## What you need to do
Print, exactly as they stand, the lines from the start of the listing to the line containing "points along +X.", inclusive.

## Recorded information
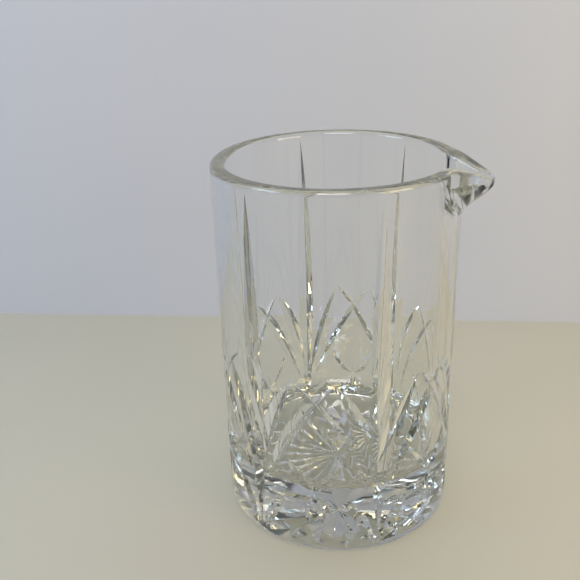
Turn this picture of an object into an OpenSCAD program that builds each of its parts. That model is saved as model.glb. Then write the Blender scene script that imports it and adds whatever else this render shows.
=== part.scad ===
// Mixing glass: one heavy clear vessel with a thick base, a cut pattern and a pouring lip.
// The origin is the centre of the resting face. +Z is up and the lip points along +X.

/* [Body] */
// Height from the resting face to the rim
glass_h = 166; // [150:1:200]
// Outside diameter of the straight wall
outer_d = 106; // [96:1:120]
// Thickness of the wall
wall_t = 6.4; // [5.5:0.1:8]
// Thickness of glass under the hollow
base_t = 29; // [26:1:32]
// Radius of the rounded heel at the bottom edge
heel_r = 3; // [2:0.5:4]
// Radius where the inner wall meets the floor
floor_r = 9; // [6:1:12]

/* [Pouring lip] */
// How far the lip stands out past the wall
lip_reach = 12.5; // [11:0.5:13]
// How far the tip of the lip dips below the rim
lip_drop = 6.6; // [6:0.2:7.6]
// Half angle over which the rim runs out to the lip
lip_spread = 22; // [20:1:23]
// Radius of the rounded nose of the lip
nose_r = 8; // [7:0.5:9]
// Height of the lip below its tip
lip_swell = 14.4; // [13:0.2:16]
// Half width of the channel at its wide end, inside the hollow
channel_half = 15.5; // [14:0.5:16]
// Depth of the channel at its wide end, below the tip
channel_depth = 7; // [6:0.5:8]
// Thickness of glass at the tip
tip_t = 4; // [3.8:0.1:5]

/* [Cut pattern] */
// Number of times the pattern repeats around the wall
repeats = 6; // [6:1:6]
// Included angle of the cutting wheels
cut_angle = 120; // [100:5:130]
// Height of a tall cut's lower tip
spear_foot = 5; // [3:1:8]
// Gap between a tall cut's upper tip and the rim
spear_gap = 3.5; // [3:0.5:10]
// Depth of the tall cuts
spear_depth = 2.4; // [1.5:0.1:2.6]
// Height of the fan's leaf tips
fan_top = 85; // [70:1:90]
// Height where the fan's leaves start
fan_foot = 34; // [32:1:38]
// Depth of the fan's leaves
fan_depth = 2.3; // [2.2:0.1:2.6]
// Depth of the small leaves and petals
petal_depth = 1.6; // [1.2:0.1:2]

/* [Star under the base] */
// Number of rays
rays = 24; // [12:2:24]
// Radius at the outer tips of the rays
ray_r = 41; // [30:1:43]
// Depth of the rays
ray_depth = 0.9; // [0.6:0.1:1.1]

/* [Hidden] */
outer_r = outer_d / 2;
inner_r = outer_r - wall_t;
rim_r = wall_t / 2;
keel_r = 3.5;                                 // underside of the lip below its nose
post_r = 1.6;                                 // rounding where the lip leaves the wall
channel_r = 1.5;                              // rounding along the channel
tip_x = outer_r + lip_reach;
tip_z = glass_h - lip_drop;
dip_start = outer_r - 2.2;                    // where the top of the lip starts to slope down
dip = atan2(lip_drop, tip_x - dip_start);
ray_in = 8;                                   // from the centre to the inner ends of the rays
spread = 360 / repeats;
deg_mm = outer_r * PI / 180;                  // one degree along the wall

// Plain round vessel: straight wall, rounded rim, thick base
module vessel() {
    rotate_extrude($fn = 180) {
        difference() {
            union() {
                translate([0, heel_r]) square([outer_r, glass_h - heel_r - rim_r]);
                square([outer_r - heel_r, heel_r]);
                intersection() {
                    translate([outer_r - heel_r, heel_r]) circle(r = heel_r, $fn = 48);
                    translate([outer_r - heel_r, 0]) square([heel_r, heel_r]);
                }
            }
            translate([0, base_t + floor_r]) square([inner_r, glass_h]);
            translate([0, base_t]) square([inner_r - floor_r, floor_r]);
            translate([inner_r - floor_r, base_t + floor_r]) circle(r = floor_r, $fn = 72);
        }
        intersection() {
            translate([inner_r + rim_r, glass_h - rim_r]) circle(r = rim_r, $fn = 48);
            translate([inner_r, glass_h - rim_r]) square([wall_t, rim_r]);
        }
    }
}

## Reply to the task
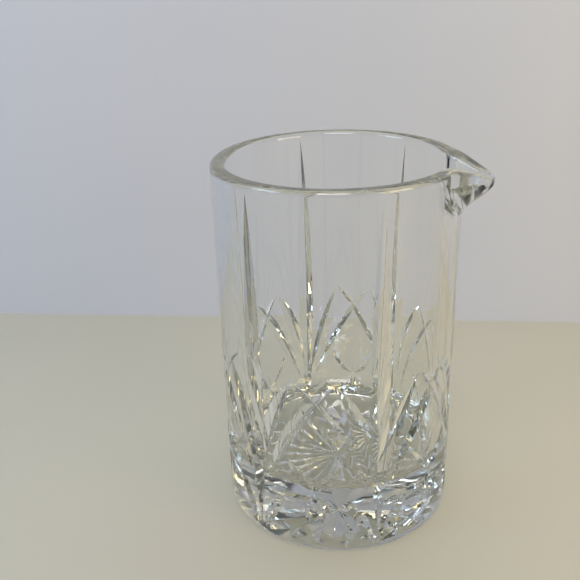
Turn this picture of an object into an OpenSCAD program that builds each of its parts. That model is saved as model.glb. Then write the Blender scene script that imports it and adds whatever else this render shows.
=== part.scad ===
// Mixing glass: one heavy clear vessel with a thick base, a cut pattern and a pouring lip.
// The origin is the centre of the resting face. +Z is up and the lip points along +X.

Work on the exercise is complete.